Anyway, on very clear day, the peak of Mt. Daemosan—actually, an observation platform just below the peak—offers gorgeous views of southern Seoul and the Hangang River. In summer, though, bring mosquito repellent—the swarms can get pretty thick up here.
Sadly, we’d just missed the sunset, which we were told was quite nice this evening.
At 200mm, you can get some nice shots of Yeouido and the Hangang River, including the big World Cup Fountain near Seongsan Bridge. For those keeping score at home, the fountain shoots water up to 202m high.
When the weather is clear, you can see all the way out to Mt. Namsan (of course) and Bukhansan National Park.

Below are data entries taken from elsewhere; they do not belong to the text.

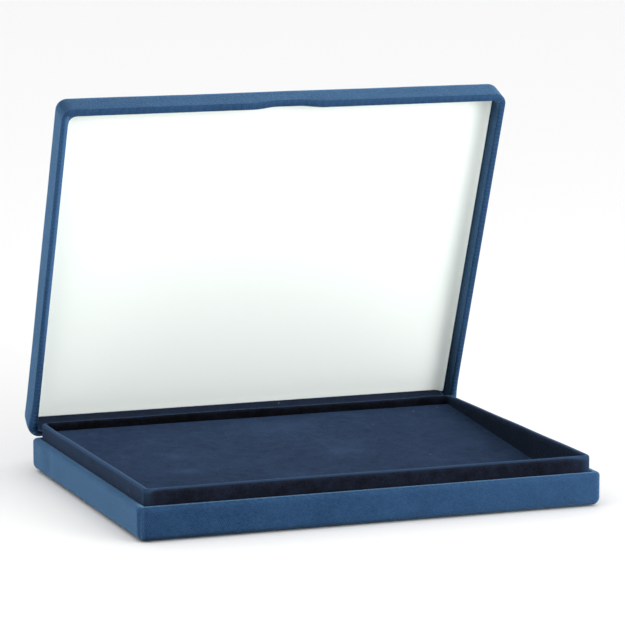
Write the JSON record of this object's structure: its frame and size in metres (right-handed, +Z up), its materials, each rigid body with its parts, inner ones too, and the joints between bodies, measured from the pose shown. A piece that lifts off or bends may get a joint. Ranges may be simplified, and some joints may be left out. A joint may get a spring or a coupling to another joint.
{
  "type": "velvet presentation case",
  "caption": "Flat hinged presentation case: velvet-covered base with raised collar and sloping tray, and a lid with a padded satin lining, open on sprung hinges.",
  "frame": {"origin": "centre of the underside, on the surface that the case stands on", "axes": "+X along the hinge to the viewer's right, +Y to the hinge at the back, +Z up"},
  "size_m": [0.25, 0.2158, 0.2077],
  "materials": {
    "blue_velvet": "short-pile velvet",
    "navy_velvet": "short-pile velvet",
    "white_satin": "smooth satin",
    "underside_cloth": "flat cloth",
    "moulded_core": "moulded, matt",
    "greyboard": "pressed board",
    "foam": "open-cell foam",
    "hinge_steel": "nickel-plated",
    "spring_steel": "blued",
    "rivet_brass": "plain"
  },
  "bodies": {
    "base": {"base_shell": "moulded_core", "base_underside_panel": "underside_cloth", "base_velvet_cover": "blue_velvet", "collar_board": "greyboard", "collar_velvet": "navy_velvet", "floor_board": "greyboard", "floor_foam": "foam", "floor_riser": "greyboard", "floor_velvet": "navy_velvet", "hinge_base_leaf_left": "hinge_steel", "hinge_base_leaf_right": "hinge_steel", "hinge_base_rivets": "rivet_brass", "hinge_pin_left": "hinge_steel", "hinge_pin_right": "hinge_steel", "hinge_spring_left": "spring_steel", "hinge_spring_right": "spring_steel"},
    "lid": {"hinge_lid_leaf_left": "hinge_steel", "hinge_lid_leaf_right": "hinge_steel", "hinge_lid_rivets": "rivet_brass", "lid_lining": "white_satin", "lid_lining_roll_left": "white_satin", "lid_lining_roll_right": "white_satin", "lid_pad_board": "greyboard", "lid_pad_foam": "foam", "lid_shell": "moulded_core", "lid_velvet_cover": "blue_velvet"}
  },
  "joints": [
    {"name": "lid_hinge", "type": "hinge", "parent": "base", "child": "lid", "pos_m": [0, 0.1001, 0.01695], "axis": [-1, 0, 0], "range_deg": [-68, 0]}
  ]
}
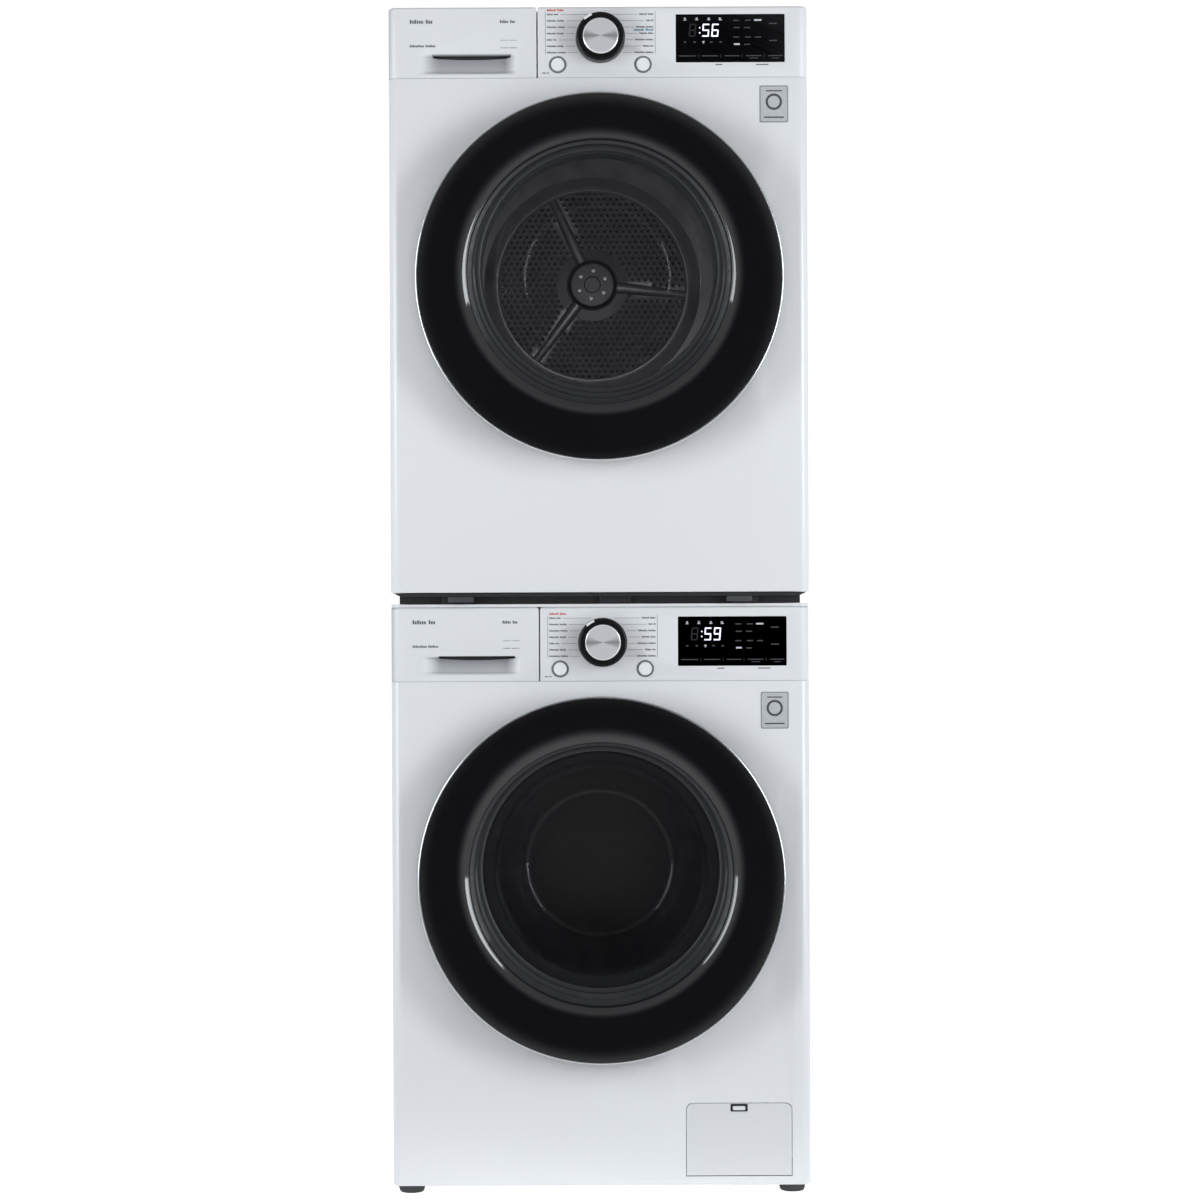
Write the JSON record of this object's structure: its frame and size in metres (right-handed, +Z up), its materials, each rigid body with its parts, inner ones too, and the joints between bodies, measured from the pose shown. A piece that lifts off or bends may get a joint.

And yes, this would be the Samsung Tower Palace Apartments, which is where Korea’s “1%” live. The tallest of the towers, Tower G, is 74 stories high and designed, naturally enough, by US-based Skidmore, Owings and Merrill. What’s interesting about Tower G—aside from it being the eighth-tallest all-residential building in the world—is that its design apparently served as a model for Dubai’s landmark Burj Khalifa, the world’s largest building. The Burj was also designed by Skidmore, Owings and Merrill and built by Samsung C&T.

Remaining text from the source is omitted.